**Task to complete**
List all lines of the data that include the string "axes".

— Begin Dataset section —

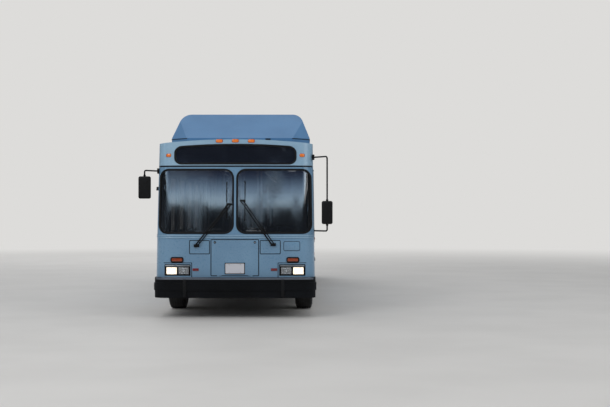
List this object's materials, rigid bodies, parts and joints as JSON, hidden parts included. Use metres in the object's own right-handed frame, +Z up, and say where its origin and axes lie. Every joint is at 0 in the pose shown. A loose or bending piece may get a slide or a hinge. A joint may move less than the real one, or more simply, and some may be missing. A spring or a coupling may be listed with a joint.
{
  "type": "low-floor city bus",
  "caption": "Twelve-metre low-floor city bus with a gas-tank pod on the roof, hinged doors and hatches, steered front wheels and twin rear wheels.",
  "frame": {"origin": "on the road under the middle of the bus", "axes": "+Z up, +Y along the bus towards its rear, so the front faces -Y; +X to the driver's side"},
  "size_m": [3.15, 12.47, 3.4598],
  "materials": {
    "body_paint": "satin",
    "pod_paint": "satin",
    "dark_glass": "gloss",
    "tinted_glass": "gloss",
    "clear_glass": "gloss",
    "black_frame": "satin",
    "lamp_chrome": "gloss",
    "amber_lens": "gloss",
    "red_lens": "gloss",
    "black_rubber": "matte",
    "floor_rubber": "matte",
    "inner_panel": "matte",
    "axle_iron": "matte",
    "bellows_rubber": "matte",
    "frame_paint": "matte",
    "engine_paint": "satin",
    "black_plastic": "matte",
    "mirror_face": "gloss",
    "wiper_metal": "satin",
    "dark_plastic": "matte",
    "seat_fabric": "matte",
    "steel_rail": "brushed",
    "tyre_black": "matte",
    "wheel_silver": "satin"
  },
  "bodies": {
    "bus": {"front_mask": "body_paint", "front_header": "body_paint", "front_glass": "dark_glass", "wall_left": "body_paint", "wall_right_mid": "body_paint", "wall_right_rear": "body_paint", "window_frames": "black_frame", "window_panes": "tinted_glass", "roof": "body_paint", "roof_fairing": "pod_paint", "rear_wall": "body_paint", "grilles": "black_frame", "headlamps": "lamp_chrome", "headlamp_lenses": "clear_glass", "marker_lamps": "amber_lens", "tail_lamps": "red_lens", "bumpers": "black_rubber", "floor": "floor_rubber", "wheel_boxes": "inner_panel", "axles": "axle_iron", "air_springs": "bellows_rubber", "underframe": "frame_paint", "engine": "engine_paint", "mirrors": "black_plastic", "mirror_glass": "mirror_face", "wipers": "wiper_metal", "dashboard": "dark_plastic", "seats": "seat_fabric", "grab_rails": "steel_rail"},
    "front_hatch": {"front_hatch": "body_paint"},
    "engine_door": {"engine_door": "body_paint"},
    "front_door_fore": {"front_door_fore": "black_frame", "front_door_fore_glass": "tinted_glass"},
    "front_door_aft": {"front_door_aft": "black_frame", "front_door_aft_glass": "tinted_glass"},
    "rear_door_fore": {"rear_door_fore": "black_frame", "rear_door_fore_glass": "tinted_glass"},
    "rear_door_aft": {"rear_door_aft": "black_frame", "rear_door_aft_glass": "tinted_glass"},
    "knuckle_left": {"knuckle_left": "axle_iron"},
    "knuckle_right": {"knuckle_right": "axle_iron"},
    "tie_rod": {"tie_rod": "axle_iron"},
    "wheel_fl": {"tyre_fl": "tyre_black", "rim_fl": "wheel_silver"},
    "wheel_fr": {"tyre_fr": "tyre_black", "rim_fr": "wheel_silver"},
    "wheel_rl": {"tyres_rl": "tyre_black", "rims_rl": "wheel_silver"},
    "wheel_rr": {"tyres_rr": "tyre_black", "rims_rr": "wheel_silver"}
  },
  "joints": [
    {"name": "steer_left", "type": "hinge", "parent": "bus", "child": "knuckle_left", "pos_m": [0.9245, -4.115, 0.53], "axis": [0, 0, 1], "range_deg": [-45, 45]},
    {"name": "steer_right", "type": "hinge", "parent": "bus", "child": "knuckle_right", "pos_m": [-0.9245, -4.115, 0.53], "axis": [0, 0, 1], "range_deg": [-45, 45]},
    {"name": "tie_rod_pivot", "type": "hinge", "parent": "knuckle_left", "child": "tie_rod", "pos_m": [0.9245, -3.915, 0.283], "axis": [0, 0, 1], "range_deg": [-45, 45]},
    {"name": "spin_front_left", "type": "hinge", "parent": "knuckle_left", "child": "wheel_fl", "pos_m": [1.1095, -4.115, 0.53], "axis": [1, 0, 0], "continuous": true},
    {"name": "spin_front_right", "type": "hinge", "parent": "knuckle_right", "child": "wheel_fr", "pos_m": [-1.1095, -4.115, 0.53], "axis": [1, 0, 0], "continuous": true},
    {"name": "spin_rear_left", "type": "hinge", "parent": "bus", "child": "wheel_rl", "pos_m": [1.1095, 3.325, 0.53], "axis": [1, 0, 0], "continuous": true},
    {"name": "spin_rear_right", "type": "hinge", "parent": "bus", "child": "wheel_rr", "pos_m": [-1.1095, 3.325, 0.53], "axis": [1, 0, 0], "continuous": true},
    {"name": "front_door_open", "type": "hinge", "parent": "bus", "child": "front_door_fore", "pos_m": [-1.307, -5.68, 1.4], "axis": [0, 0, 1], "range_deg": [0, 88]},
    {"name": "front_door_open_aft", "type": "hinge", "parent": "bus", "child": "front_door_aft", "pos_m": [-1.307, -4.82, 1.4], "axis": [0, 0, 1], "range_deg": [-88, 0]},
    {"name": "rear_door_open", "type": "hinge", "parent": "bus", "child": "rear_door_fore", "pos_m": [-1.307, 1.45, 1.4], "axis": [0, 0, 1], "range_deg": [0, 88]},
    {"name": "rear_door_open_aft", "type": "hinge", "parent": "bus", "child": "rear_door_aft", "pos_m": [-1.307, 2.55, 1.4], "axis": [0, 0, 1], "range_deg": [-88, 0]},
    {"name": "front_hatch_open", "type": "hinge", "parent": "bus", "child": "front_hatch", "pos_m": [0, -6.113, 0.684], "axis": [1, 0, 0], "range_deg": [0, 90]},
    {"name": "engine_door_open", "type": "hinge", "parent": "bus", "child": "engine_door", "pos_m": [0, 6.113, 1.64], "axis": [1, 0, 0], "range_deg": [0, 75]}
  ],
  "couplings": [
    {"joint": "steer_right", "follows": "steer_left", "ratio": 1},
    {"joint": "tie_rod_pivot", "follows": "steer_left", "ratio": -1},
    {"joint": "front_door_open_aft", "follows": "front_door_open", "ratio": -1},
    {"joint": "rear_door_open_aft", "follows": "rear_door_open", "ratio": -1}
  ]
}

— End Dataset section —

**Response**
List this object's materials, rigid bodies, parts and joints as JSON, hidden parts included. Use metres in the object's own right-handed frame, +Z up, and say where its origin and axes lie. Every joint is at 0 in the pose shown. A loose or bending piece may get a slide or a hinge. A joint may move less than the real one, or more simply, and some may be missing. A spring or a coupling may be listed with a joint.
  "frame": {"origin": "on the road under the middle of the bus", "axes": "+Z up, +Y along the bus towards its rear, so the front faces -Y; +X to the driver's side"},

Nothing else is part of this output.